───── EXERCISE INPUT

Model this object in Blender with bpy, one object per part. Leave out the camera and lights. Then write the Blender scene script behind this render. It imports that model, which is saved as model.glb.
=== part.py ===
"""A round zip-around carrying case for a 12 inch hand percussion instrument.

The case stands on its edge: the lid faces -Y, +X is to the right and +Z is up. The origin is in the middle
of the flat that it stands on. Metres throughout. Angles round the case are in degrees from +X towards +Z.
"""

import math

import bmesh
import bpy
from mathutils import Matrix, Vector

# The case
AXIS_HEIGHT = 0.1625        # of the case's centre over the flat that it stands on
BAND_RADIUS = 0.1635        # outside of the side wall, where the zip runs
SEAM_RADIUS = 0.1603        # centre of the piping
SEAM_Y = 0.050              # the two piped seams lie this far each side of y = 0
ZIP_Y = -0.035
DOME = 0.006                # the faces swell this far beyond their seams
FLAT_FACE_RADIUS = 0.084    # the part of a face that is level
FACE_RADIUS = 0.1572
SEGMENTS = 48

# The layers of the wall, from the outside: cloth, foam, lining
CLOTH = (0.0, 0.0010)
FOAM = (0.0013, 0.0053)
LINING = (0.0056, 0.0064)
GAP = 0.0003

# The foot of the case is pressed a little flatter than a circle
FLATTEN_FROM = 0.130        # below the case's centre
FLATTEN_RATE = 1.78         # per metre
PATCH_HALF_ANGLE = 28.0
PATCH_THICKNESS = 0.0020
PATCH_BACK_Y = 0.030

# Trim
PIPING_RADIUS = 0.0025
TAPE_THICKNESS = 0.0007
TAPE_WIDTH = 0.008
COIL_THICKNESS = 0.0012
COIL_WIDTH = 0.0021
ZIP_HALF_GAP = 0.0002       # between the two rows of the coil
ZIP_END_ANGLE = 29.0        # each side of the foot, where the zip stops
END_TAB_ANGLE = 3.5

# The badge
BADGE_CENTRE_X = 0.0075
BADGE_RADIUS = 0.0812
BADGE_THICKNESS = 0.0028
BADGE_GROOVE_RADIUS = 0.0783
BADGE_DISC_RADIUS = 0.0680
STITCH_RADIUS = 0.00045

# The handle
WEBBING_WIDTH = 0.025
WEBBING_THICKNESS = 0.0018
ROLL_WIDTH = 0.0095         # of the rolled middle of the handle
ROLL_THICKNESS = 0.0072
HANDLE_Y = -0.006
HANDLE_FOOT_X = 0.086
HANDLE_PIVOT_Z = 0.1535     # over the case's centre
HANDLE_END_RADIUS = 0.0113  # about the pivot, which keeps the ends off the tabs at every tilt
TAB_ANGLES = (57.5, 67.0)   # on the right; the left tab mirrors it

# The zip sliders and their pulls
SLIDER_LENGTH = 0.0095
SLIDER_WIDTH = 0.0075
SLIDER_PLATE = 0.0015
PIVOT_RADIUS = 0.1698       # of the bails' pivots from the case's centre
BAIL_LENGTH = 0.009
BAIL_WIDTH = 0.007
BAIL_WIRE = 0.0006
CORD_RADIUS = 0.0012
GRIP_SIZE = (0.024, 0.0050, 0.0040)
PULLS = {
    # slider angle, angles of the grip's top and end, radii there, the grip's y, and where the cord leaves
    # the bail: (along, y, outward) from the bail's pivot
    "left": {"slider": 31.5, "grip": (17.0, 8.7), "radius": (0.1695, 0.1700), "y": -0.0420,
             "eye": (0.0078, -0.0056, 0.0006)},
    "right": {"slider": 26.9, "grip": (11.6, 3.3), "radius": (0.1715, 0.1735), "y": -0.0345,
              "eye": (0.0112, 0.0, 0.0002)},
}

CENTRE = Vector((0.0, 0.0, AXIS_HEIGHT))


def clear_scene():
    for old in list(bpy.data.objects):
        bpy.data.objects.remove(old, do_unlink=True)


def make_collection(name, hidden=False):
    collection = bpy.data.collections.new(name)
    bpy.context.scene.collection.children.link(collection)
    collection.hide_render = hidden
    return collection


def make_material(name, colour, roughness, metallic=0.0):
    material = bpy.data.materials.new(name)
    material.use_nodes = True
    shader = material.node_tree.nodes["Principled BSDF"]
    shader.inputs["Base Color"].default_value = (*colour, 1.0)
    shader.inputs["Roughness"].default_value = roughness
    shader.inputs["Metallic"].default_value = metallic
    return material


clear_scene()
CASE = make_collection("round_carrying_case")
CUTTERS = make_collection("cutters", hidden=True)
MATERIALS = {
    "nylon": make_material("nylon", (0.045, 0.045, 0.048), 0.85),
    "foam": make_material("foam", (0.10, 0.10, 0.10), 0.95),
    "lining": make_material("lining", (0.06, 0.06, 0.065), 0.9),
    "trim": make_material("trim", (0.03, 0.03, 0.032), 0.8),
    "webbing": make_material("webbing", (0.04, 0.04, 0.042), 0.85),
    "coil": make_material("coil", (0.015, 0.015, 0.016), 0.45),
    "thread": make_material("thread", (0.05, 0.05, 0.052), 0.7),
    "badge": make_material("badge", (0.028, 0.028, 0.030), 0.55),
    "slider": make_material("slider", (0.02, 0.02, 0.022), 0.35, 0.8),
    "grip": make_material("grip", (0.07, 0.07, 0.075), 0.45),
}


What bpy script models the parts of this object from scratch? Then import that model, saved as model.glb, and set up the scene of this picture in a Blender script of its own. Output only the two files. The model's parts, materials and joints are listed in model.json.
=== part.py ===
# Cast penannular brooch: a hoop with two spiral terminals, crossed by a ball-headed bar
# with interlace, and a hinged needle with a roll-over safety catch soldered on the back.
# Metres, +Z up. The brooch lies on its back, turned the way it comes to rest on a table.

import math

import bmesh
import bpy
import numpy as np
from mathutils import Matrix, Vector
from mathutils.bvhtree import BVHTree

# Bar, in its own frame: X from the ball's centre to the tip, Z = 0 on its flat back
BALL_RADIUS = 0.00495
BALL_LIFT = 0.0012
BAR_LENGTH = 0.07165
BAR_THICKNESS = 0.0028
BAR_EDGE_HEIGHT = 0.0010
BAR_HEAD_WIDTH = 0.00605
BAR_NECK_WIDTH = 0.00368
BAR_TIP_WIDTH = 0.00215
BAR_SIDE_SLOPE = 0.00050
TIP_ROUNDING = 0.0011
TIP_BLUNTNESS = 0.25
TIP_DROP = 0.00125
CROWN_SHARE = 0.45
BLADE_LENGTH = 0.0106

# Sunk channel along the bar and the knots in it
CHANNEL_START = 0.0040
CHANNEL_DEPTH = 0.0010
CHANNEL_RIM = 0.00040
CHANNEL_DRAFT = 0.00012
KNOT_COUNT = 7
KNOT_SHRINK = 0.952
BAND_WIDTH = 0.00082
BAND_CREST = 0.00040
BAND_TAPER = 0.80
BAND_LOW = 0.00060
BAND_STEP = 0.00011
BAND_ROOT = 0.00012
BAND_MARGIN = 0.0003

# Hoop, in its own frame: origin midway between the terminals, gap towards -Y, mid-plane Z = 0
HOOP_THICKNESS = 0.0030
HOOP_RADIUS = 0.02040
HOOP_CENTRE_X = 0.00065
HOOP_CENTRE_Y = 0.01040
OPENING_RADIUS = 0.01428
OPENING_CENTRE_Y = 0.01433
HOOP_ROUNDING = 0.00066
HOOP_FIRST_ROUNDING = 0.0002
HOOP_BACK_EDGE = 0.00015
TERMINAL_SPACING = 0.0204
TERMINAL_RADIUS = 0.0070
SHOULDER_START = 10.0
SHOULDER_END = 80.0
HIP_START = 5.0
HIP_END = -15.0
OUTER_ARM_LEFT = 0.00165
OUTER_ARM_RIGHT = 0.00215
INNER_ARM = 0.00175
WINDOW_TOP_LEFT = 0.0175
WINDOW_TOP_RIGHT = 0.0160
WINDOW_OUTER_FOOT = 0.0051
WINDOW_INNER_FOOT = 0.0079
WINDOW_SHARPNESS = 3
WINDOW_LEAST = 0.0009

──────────
───── EXERCISE INPUT

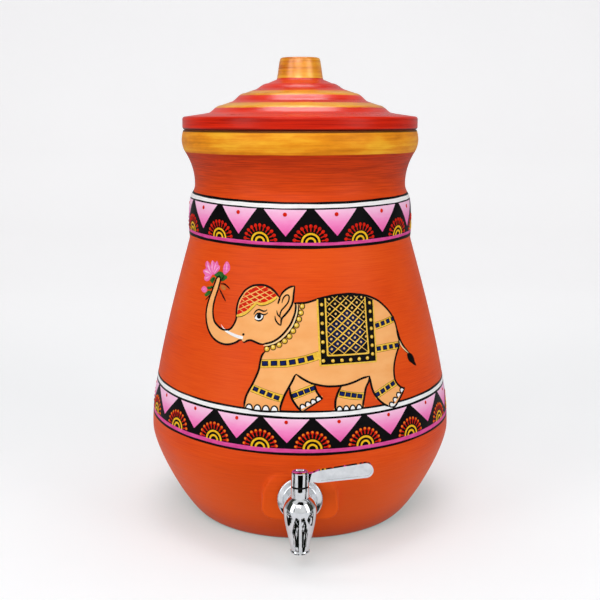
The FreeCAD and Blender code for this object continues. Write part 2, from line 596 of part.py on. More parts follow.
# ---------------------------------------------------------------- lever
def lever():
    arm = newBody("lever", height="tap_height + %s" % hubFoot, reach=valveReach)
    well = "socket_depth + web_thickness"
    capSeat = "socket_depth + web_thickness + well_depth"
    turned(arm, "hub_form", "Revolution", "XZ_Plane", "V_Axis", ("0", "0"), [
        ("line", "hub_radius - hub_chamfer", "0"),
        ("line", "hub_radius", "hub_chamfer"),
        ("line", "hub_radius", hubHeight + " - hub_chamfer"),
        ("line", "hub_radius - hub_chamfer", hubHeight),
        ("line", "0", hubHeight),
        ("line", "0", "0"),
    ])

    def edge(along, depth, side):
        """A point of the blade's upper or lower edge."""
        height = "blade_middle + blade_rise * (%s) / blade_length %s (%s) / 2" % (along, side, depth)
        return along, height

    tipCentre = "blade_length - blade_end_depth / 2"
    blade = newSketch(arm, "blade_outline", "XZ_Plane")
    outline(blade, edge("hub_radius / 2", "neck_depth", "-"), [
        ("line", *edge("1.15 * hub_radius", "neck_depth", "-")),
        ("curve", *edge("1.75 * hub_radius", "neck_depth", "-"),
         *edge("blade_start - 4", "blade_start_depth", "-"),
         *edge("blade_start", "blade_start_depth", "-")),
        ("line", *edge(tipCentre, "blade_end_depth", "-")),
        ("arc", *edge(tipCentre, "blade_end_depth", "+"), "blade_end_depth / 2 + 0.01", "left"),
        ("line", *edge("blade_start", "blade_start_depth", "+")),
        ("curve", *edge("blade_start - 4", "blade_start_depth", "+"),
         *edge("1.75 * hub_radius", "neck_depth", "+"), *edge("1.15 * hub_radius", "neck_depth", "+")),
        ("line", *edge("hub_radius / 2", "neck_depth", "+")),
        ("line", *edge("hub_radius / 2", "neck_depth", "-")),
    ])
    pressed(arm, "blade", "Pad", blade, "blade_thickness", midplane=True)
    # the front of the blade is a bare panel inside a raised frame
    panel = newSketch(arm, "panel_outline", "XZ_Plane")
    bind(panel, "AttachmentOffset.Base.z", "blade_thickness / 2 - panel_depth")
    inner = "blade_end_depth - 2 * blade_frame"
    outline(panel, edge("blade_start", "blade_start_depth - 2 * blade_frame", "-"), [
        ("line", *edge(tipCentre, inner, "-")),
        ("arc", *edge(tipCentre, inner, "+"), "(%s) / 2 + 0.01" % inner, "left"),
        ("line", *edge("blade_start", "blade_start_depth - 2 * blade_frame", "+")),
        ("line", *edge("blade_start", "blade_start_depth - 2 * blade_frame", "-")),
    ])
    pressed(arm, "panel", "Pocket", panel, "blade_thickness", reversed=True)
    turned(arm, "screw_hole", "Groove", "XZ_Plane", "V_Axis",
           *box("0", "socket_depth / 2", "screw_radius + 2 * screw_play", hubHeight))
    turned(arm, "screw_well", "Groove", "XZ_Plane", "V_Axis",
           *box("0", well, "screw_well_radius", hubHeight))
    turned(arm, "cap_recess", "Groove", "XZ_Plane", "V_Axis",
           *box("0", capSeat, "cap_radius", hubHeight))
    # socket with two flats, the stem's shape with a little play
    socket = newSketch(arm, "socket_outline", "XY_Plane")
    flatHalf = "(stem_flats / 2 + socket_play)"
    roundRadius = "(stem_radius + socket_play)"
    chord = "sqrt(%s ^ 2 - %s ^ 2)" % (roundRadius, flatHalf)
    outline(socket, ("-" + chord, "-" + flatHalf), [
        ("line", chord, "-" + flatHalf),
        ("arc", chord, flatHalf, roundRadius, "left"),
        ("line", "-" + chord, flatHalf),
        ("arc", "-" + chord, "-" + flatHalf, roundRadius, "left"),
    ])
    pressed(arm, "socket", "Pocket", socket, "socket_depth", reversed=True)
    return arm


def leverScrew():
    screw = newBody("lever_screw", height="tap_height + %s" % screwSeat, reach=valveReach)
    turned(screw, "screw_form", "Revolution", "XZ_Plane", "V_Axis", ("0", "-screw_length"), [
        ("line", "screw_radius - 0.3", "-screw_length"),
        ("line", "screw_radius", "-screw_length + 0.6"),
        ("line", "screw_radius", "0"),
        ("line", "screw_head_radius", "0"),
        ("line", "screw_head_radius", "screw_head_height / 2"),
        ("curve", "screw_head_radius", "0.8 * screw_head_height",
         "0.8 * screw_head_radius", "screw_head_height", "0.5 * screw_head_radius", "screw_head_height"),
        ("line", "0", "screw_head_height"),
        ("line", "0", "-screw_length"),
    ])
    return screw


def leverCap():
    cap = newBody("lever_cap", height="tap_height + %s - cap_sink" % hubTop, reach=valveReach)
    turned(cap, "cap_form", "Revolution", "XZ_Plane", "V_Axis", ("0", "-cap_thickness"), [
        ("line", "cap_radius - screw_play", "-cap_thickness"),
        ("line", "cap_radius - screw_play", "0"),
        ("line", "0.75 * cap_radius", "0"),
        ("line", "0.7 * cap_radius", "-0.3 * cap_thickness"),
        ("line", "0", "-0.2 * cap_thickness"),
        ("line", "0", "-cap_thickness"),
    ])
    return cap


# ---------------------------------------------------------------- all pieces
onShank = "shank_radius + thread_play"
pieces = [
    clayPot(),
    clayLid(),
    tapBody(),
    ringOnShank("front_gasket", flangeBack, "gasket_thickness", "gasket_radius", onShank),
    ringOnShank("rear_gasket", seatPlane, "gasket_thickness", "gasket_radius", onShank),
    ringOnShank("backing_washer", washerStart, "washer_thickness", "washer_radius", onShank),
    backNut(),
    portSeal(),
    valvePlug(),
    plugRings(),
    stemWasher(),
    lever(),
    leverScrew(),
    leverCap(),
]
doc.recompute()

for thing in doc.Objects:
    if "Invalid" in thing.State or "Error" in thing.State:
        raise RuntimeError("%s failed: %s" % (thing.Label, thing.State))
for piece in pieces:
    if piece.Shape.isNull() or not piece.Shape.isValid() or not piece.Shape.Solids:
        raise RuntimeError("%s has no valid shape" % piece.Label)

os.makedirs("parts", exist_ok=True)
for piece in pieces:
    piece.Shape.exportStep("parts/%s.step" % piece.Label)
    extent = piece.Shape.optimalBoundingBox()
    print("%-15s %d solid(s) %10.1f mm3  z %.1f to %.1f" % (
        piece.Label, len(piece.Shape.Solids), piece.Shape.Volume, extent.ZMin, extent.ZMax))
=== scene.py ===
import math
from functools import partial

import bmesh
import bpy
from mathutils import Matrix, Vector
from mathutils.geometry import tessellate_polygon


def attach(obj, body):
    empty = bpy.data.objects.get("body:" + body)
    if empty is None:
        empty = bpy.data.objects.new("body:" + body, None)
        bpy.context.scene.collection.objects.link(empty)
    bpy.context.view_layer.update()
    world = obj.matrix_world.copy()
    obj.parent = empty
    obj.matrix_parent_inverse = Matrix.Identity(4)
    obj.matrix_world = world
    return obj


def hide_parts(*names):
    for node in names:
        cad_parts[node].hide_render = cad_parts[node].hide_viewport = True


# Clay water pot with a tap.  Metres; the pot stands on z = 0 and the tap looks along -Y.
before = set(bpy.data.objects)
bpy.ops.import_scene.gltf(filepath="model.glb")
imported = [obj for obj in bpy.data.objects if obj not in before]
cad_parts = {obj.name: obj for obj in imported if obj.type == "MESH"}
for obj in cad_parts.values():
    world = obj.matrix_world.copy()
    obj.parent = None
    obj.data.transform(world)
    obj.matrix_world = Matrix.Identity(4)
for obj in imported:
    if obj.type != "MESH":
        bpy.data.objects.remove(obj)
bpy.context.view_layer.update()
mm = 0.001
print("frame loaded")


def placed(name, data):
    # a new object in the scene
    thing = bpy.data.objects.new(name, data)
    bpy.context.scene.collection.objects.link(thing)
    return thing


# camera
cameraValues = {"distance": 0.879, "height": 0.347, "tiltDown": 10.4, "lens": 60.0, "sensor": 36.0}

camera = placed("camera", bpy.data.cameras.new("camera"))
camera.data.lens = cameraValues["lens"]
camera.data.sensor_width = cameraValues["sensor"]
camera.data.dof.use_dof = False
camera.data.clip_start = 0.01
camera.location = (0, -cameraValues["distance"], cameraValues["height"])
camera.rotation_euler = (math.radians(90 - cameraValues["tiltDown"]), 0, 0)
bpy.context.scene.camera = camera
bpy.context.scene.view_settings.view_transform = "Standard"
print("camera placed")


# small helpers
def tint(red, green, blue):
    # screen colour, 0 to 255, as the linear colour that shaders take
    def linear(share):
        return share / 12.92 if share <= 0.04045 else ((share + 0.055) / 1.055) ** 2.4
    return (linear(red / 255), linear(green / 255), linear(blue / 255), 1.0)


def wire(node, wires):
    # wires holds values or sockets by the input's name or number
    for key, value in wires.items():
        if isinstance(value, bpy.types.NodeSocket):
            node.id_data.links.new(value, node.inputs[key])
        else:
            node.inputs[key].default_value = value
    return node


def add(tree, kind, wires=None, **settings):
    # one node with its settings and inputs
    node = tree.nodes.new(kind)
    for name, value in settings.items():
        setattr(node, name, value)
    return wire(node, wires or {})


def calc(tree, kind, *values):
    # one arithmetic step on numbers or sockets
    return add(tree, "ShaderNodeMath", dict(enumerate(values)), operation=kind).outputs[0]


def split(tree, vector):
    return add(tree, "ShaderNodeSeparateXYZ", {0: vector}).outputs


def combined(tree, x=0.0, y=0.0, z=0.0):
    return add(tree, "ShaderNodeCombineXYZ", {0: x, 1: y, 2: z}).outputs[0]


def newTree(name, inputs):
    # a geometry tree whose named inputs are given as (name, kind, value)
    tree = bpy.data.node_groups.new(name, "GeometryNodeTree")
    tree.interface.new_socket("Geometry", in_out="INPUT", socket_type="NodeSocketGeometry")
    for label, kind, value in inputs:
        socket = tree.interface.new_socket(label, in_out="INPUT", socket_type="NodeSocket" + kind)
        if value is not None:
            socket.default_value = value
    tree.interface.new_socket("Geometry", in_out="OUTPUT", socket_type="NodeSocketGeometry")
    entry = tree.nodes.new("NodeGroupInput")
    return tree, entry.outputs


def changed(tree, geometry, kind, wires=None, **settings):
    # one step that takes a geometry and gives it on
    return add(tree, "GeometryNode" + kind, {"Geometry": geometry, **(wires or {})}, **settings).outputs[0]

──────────

- WRITTEN PROBLEM: In the listing above, find the line with "solid(s) %10.1f mm3" and the line with "before = set(bpy.data.objects)". Output those two lines and every line between them, exactly as written.

- SOLUTION:
    print("%-15s %d solid(s) %10.1f mm3  z %.1f to %.1f" % (
        piece.Label, len(piece.Shape.Solids), piece.Shape.Volume, extent.ZMin, extent.ZMax))
=== scene.py ===
import math
from functools import partial

import bmesh
import bpy
from mathutils import Matrix, Vector
from mathutils.geometry import tessellate_polygon


def attach(obj, body):
    empty = bpy.data.objects.get("body:" + body)
    if empty is None:
        empty = bpy.data.objects.new("body:" + body, None)
        bpy.context.scene.collection.objects.link(empty)
    bpy.context.view_layer.update()
    world = obj.matrix_world.copy()
    obj.parent = empty
    obj.matrix_parent_inverse = Matrix.Identity(4)
    obj.matrix_world = world
    return obj


def hide_parts(*names):
    for node in names:
        cad_parts[node].hide_render = cad_parts[node].hide_viewport = True


# Clay water pot with a tap.  Metres; the pot stands on z = 0 and the tap looks along -Y.
before = set(bpy.data.objects)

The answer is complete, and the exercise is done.